Por Carlos Martins*

A experiência dentro da Fenasucro & Fenabio deste ano, em Sertãozinho, envolveu encontros, painéis e conversas que reforçam uma convicção que carrego muito forte comigo: o futuro da energia passa, inevitavelmente, pela bioenergia. Porém, dentro dela, existe um “gigante invisível” que precisamos trazer para o centro da discussão: a energia térmica.

Quando falamos da matriz energética brasileira, celebramos (com razão) o fato de sermos cerca de 90% renováveis. Mas essa média esconde realidades muito distintas. Se olharmos apenas para a energia usada pela indústria para gerar calor e vapor, que é o que move processos de cozimento, secagem, fundição, pasteurização, destilação, entre outros, a presença de fontes renováveis cai para cerca de 45%.

É nesse ponto que se concentra um dos maiores desafios e oportunidades da transição energética. Afinal, a energia térmica responde por metade das emissões industriais brasileiras, o que equivale a mais de 150 milhões de toneladas de CO₂ por ano. Para se ter uma ideia, em apenas um ano, a energia térmica fóssil da indústria emite o equivalente a mais de 10 anos de emissões da cidade de São Paulo. Colocando assim em perspectiva, o tema se torna ainda mais urgente.

Esse impacto fica ainda mais claro quando olhamos para a conta de carbono dos combustíveis fósseis. Segundo o Painel Intergovernamental sobre Mudanças Climáticas (IPCC), cada gigajoule gerado a partir de óleo BPF emite 77 kg de CO₂. No gás natural, são 56 kg. Já a biomassa, considerada neutra, zera essa conta. Ou seja: substituir o óleo BPF por biomassa significa eliminar 77 kg de CO₂ por gigajoule. Em uma planta industrial média, isso representa dezenas de milhares de toneladas de CO₂ evitadas a cada ano.

E por que isso importa agora? Porque a nova NDC brasileira — o compromisso oficial do país no Acordo de Paris para reduzir suas emissões de gases de efeito estufa — apresentada em 2024, prevê cortar entre 59% e 67% das emissões até 2035 e alcançar o net zero até 2050. Essas metas simplesmente não serão atingidas se não dermos visibilidade à transição térmica.

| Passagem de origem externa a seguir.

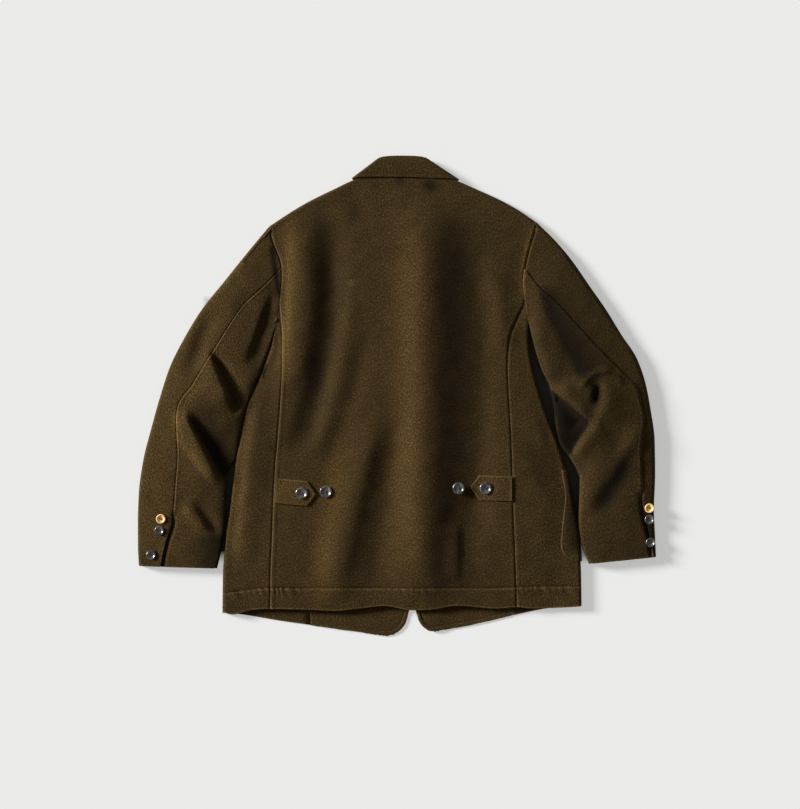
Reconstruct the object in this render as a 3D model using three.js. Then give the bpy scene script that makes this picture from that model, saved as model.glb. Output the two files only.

A boa notícia é que o Brasil tem vantagens competitivas únicas: abundância de biomassa sustentável, infraestrutura logística e tecnológica já disponível, além de modelos de negócio que tornam essa transição acessível e competitiva. Hoje já é possível comprovar o impacto positivo da substituição de combustíveis fósseis por biomassa rastreada e auditada. Em 2024, por exemplo, a ComBio evitou mais de 665 mil toneladas de CO₂, o equivalente às emissões da cidade de São Paulo em 17 dias.

Foi exatamente sobre isso que tratei no painel Perspectivas para a Bioeletricidade, na Fenabio, e em diálogos com clientes, parceiros e jornalistas. A mensagem é simples: não há como descarbonizar a indústria sem olhar para o calor. A energia térmica representa metade do problema — e, portanto, metade da solução.

Temos biomassa. Temos tecnologia. Temos mercado. O desafio agora é dar prioridade a esse tema nas políticas públicas, nos investimentos e nas decisões industriais. Só assim o Brasil poderá consolidar sua posição como potência verde global, de forma competitiva e sustentável.

Transformar o “gigante invisível” em protagonista da transição energética não é apenas uma oportunidade, é uma necessidade.